### Exercise
Locate each line of the material that contains "FreeCAD", then return it.

### Collected data
※ ※ ※

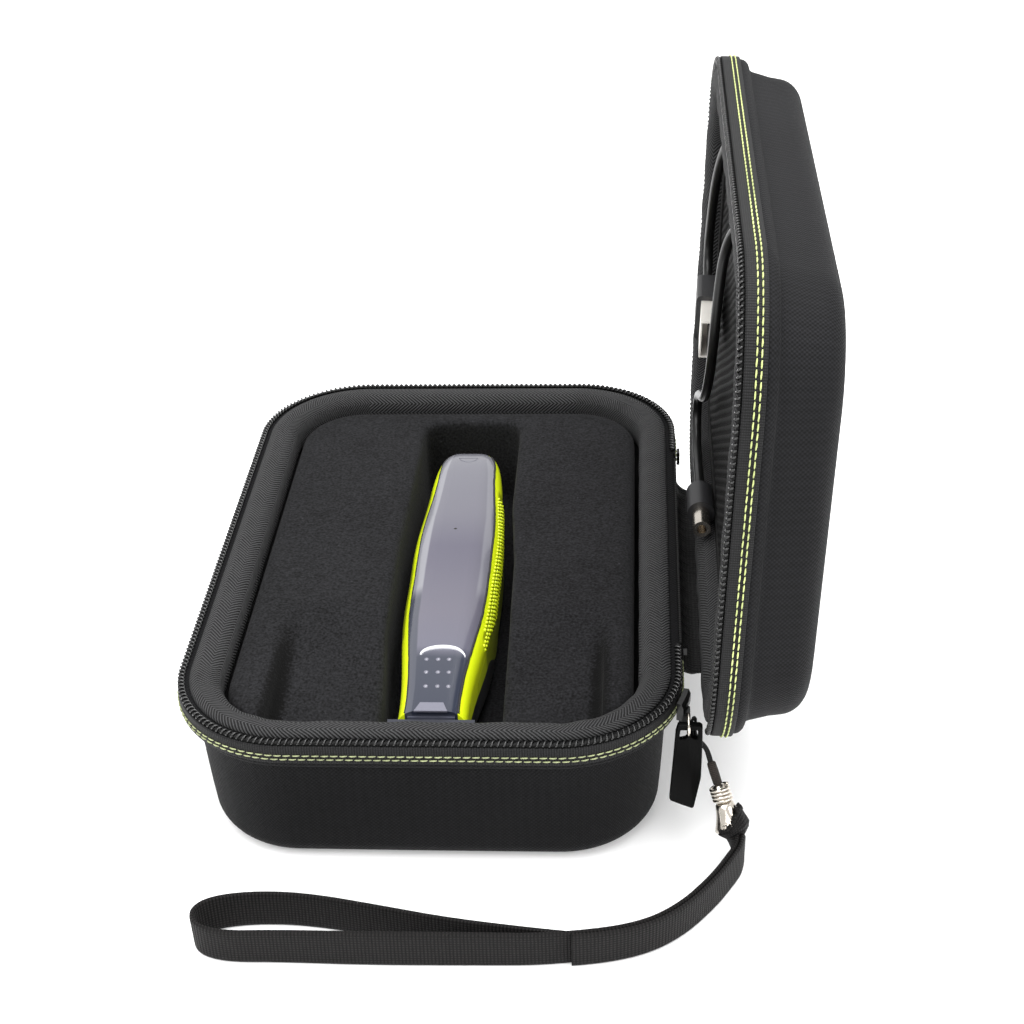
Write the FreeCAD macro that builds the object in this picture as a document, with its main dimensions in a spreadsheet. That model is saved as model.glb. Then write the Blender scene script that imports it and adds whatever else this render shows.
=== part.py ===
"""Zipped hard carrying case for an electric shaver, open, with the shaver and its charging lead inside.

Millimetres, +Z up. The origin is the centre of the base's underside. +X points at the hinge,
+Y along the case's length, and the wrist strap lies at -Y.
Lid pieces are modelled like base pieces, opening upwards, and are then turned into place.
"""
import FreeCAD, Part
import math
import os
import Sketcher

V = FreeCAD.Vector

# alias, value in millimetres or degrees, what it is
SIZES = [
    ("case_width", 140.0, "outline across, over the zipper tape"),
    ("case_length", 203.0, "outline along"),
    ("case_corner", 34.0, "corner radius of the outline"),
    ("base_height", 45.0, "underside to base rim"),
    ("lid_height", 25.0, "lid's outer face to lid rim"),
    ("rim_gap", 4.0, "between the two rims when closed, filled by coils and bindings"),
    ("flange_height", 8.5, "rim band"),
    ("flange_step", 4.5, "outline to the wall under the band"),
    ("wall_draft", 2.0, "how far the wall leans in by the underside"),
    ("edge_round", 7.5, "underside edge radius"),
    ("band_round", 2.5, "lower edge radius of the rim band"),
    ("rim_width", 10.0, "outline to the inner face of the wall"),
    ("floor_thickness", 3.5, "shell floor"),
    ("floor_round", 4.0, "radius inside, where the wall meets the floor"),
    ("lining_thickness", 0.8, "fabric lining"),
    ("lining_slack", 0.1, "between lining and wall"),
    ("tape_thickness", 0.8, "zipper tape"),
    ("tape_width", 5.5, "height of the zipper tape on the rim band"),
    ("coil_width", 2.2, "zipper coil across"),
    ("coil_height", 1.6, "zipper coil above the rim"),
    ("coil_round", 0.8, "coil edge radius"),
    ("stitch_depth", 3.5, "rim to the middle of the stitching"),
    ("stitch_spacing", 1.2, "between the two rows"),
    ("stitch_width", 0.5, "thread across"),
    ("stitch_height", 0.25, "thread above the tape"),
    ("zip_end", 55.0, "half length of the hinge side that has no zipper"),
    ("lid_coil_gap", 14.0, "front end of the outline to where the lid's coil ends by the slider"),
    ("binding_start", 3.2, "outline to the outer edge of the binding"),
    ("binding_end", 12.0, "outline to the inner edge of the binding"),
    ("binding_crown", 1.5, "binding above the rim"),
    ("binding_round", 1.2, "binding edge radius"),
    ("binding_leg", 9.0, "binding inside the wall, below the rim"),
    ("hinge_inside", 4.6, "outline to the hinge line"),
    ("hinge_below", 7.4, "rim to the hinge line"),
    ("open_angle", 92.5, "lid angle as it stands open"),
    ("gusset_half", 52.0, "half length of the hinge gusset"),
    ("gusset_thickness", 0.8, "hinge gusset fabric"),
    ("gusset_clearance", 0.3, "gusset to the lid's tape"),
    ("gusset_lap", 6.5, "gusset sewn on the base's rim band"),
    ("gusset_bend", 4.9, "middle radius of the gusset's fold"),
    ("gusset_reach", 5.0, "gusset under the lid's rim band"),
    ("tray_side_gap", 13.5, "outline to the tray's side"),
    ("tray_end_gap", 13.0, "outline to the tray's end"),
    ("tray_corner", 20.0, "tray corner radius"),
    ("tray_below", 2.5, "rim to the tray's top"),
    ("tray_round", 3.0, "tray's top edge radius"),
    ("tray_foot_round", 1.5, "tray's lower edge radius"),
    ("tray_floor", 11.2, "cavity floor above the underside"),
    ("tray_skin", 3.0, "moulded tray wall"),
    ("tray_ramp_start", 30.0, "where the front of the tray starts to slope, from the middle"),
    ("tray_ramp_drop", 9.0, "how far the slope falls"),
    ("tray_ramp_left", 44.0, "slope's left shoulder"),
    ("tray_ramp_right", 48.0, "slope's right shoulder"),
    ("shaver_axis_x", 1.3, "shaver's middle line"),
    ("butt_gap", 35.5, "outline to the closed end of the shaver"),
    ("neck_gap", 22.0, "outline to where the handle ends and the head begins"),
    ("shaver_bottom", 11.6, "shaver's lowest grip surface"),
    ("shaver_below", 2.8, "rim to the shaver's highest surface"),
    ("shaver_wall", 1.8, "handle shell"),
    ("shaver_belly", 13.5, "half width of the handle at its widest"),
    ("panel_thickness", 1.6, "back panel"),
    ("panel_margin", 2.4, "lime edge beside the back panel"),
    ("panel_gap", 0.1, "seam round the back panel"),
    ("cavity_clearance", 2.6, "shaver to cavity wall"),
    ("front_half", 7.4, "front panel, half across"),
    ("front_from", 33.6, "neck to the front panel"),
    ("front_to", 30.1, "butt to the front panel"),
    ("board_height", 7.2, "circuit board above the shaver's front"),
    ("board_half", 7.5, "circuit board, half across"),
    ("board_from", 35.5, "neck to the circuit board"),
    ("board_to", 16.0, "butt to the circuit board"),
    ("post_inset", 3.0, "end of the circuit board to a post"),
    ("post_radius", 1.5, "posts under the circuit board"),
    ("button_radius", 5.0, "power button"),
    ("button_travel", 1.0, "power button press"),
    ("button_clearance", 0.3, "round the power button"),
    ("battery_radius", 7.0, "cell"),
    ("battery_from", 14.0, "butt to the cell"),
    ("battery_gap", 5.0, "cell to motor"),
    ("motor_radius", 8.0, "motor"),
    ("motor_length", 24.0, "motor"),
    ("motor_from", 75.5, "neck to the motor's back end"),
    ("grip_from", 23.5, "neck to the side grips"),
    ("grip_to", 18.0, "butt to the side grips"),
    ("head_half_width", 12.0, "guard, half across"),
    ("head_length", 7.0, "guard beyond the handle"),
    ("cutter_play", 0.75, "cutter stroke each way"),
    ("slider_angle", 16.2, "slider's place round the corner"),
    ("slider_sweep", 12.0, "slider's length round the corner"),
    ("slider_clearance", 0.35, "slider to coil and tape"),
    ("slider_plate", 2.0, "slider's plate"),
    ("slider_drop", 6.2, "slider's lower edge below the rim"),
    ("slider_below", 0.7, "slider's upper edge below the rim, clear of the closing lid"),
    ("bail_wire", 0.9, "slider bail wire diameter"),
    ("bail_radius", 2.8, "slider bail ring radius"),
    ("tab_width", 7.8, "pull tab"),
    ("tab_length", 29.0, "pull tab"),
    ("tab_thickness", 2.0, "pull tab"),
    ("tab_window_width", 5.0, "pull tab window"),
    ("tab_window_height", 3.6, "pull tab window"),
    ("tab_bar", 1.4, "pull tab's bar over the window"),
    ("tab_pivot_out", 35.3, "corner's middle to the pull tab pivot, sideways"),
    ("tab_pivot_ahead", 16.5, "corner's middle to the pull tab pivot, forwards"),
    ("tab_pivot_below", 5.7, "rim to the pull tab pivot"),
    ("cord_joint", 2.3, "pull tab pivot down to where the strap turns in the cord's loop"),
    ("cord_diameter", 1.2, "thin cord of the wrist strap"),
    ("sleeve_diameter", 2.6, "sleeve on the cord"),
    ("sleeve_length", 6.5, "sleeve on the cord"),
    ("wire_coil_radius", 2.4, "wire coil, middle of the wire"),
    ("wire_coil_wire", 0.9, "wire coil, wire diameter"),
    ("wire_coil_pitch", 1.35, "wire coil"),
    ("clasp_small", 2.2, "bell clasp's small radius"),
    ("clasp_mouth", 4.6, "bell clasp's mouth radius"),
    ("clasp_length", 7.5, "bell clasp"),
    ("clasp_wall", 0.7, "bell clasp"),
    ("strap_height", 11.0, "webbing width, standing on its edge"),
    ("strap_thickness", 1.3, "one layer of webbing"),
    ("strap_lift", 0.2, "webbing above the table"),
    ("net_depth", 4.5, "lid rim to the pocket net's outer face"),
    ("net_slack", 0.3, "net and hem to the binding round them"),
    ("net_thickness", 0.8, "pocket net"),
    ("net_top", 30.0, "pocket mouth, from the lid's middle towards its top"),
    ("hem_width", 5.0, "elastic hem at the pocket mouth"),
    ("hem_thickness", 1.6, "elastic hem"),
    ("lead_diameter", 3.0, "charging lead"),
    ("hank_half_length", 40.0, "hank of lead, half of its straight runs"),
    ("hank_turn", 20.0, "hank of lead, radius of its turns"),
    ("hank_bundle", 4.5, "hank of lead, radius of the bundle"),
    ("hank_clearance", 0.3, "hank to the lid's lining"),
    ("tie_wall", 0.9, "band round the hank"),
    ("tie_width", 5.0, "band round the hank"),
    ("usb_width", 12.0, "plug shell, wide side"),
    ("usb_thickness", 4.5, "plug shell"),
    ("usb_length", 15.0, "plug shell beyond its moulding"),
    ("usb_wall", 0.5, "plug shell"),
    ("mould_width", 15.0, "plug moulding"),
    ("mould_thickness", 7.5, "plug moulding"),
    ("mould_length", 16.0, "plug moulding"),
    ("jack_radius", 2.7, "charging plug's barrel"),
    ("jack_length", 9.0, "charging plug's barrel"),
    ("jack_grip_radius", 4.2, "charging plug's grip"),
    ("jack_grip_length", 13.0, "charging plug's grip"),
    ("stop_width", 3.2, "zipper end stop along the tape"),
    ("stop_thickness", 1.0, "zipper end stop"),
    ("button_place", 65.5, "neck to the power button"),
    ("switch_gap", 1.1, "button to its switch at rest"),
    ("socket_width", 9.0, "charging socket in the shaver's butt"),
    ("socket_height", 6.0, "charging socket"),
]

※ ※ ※

### Result of this task
Write the FreeCAD macro that builds the object in this picture as a document, with its main dimensions in a spreadsheet. That model is saved as model.glb. Then write the Blender scene script that imports it and adds whatever else this render shows.
import FreeCAD, Part
V = FreeCAD.Vector